Pour être sûrs de léguer leurs biens à leurs fils et non à ceux du voisin, les hommes ont mis fin à la relative liberté sexuelle et sociale dont bénéficiaient les femmes jusqu’alors. Ils leur ont imposé une stricte monogamie et les ont reléguées dans la sphère domestique, qui devenait privée, familiale. Dans de nombreuses sociétés, comme la Grèce antique avec son « gynécée », cela a pris la forme d’un enfermement dans une partie spécifique des habitations – dont les femmes ne pouvaient sortir qu’accompagnées par un homme de la famille, qu’il s’agisse du mari, du frère ou du fils.
Au passage, ce bouleversement a provoqué la naissance de la prostitution, seul moyen de survie pour de nombreuses femmes pauvres.
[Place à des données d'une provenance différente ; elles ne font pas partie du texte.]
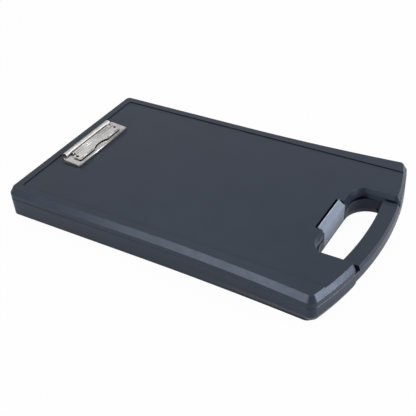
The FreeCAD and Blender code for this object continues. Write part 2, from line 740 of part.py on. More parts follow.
def make_latch_lever():
    """Latch: bent plate, barrel in two halves round its pin, and the nose over the keeper."""
    body = new_body("latch_lever")
    plate = sketch_on(body, "latch_side_view", "YZ_Plane", latch_profile())
    pad(body, plate, "2 * sizes.latch_half", both=True)
    nose = sketch_on(body, "latch_nose", "YZ_Plane",
                     rectangle(LATCH_Y + size("latch_thick") / 2, NOSE_Z,
                               LATCH_TIP_Y, NOSE_Z + size("nose_thick")))
    pad(body, nose, "2 * sizes.nose_half", both=True)
    axis = (LATCH_AXIS_Y, size("latch_axis"))
    front = LATCH_Y + size("latch_thick")
    radius = size("latch_barrel")
    web = size("latch_thick") / 2
    barrel = sketch_on(body, "latch_barrel_side", "YZ_Plane", [
        line((front - web, axis[1] - radius), (axis[0], axis[1] - radius)),
        arc(axis, (axis[0], axis[1] - radius), (axis[0] + radius, axis[1])),
        arc(axis, (axis[0] + radius, axis[1]), (axis[0], axis[1] + radius)),
        line((axis[0], axis[1] + radius), (front - web, axis[1] + radius)),
        line((front - web, axis[1] + radius), (front - web, axis[1] - radius)),
    ])
    pad(body, barrel, "2 * sizes.latch_half", both=True)
    reach = size("latch_barrel") + size("overrun")
    gap = sketch_on(body, "coil_room", "YZ_Plane",
                    rectangle(front, axis[1] - reach, front + 2 * reach, axis[1] + reach))
    pocket(body, gap, "2 * sizes.coil_half + 4 * sizes.coil_clear", both=True)
    hole = sketch_on(body, "latch_pin_bore", "YZ_Plane",
                     [circle(axis, size("latch_pin") / 2 + size("pin_fit"))])
    pocket(body, hole, "2 * (sizes.latch_half + sizes.overrun)", both=True)
    return body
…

Tout au long de l’évolution des sociétés de classes, l’oppression des femmes s’est maintenue sous des formes plus ou moins violentes. Seule l’apparition du capitalisme et du salariat a marqué un net changement. Si l’oppression des femmes s’est maintenue, la nécessité pour la bourgeoisie de disposer d’une masse de travailleurs salariés a arraché les femmes à la sphère domestique et les a intégrées à la production, comme partie de la classe ouvrière. Leur oppression les a alors poussées à l’avant-garde de la lutte des classes, comme en témoignent leur rôle dans la Commune de Paris de 1871 et la Révolution russe de 1917. Elles ont conquis de nouveaux droits, qui sont néanmoins insuffisants pour mettre fin à l’oppression qu’elles continuent de subir.
L’oppression des femmes est née avec la propriété privée des moyens de production et ne se maintient que pour la défendre. C’est seulement en renversant le capitalisme et en éliminant cette propriété privée que l’on pourra poser les bases matérielles d’une liquidation de l’oppression des femmes.